Biden introduced a bill on capital punishment in 1990 that was later amended to include a provision known as the Drug Kingpin Death Penalty Act, which called for the imposition of capital punishment for anyone who killed someone while carrying out a federal drug offenses and was the head of a criminal enterprise who qualified for mandatory life imprisonment.


“There is now a death penalty,” he said later, in a 1991 floor speech. “If you are a major drug dealer, involved in the trafficking of drugs, and murder results in your activities, you go to death.”


In that same speech, he touted the expansion of civil asset forfeiture, saying the “government can take everything you own, from your car to your house to your bank account.”


The proposal also increased penalties for certain drug offenses committed near schools or colleges and directed the attorney general to “develop a model program of strategies and tactics for establishing and maintaining drug-free school zones.” It declared that drug offenses committed by juveniles would be treated “as offenses warranting adult prosecution,” set aside funds to create a national drug and related crime tip hotline and authorized “payment of awards for information or assistance leading to a civil or criminal forfeiture.”


The Senate passed that amended legislation, and Biden was among those who voted in favor of it.


The Biden-Thurmond Violent Crime Control Act of 1991, which the senator sponsored alongside segregationist Sen. Strom Thurmond (R-SC), proposed prohibiting people with “serious drug misdemeanor” convictions from purchasing firearms and creating a mandatory five year penalty for firearms possession by “serious drug offenders.”


An amended version of the bill, which Biden voted in favor of, also made federal marijuana laws more punitive by reducing “from 100 to 50 the number of marihuana plants needed to qualify for specified penalties” and stipulated that people convicted of three felony drug charges should handed a sentence of life imprisonment without release.


Additionally, the bill would have increased penalties for the use of a controlled substance in public housing, expanded the definition of “drug paraphernalia” under the CSA to include things like scales and syringes and prohibited the advertisement of Schedule I drugs such as cannabis.


In 1993, Biden filed the Violent Crime Control and Law Enforcement Act, a bill that would have required the director of the Administrative Office of the U.S. Courts to establish a drug testing program for federal offenders on “post-conviction release.” It also would’ve increased penalties for those convicted of drug distribution in “drug-free” zones and ban advertising “which aims to illegally solicit or sell drugs.” 


It would also direct state and federal court clerks to “report to the Internal Revenue Service (IRS) and prosecutors the name and taxpayer identification number of anyone accused of a drug, money laundering, or racketeering crime who posts cash bail exceeding $10,000.”


The following year he filed separate legislation of the same name.
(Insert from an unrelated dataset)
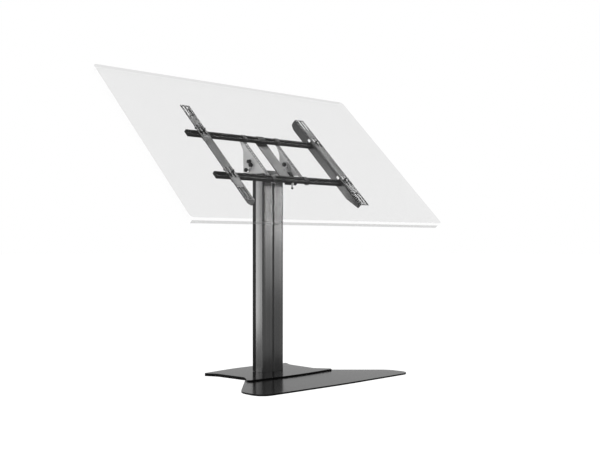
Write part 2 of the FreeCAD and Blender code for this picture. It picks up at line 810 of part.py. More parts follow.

While that version was indefinitely postponed in the Senate, the House companion bill—the Violent Crime Control and Law Enforcement Act of 1994, also known colloquially as the crime bill—passed both chambers and was signed into law by President Bill Clinton in September 1994. Biden voted in favor of the legislation, which has since become known as one of the largest drivers of mass incarceration in the U.S.


Among other things, the wide-ranging anti-crime bill established the aforementioned federal drug testing program for prisoners on release, amended the federal code to make certain drug-related murders punishable by death, enhanced penalties for drug dealing in “drug free” zones, allowed the president to declare “drug emergency” areas and to “take action to alleviate the emergency” and required courts to submit information to the Federal Bureau of Investigation about juveniles who are convicted of certain drug crimes.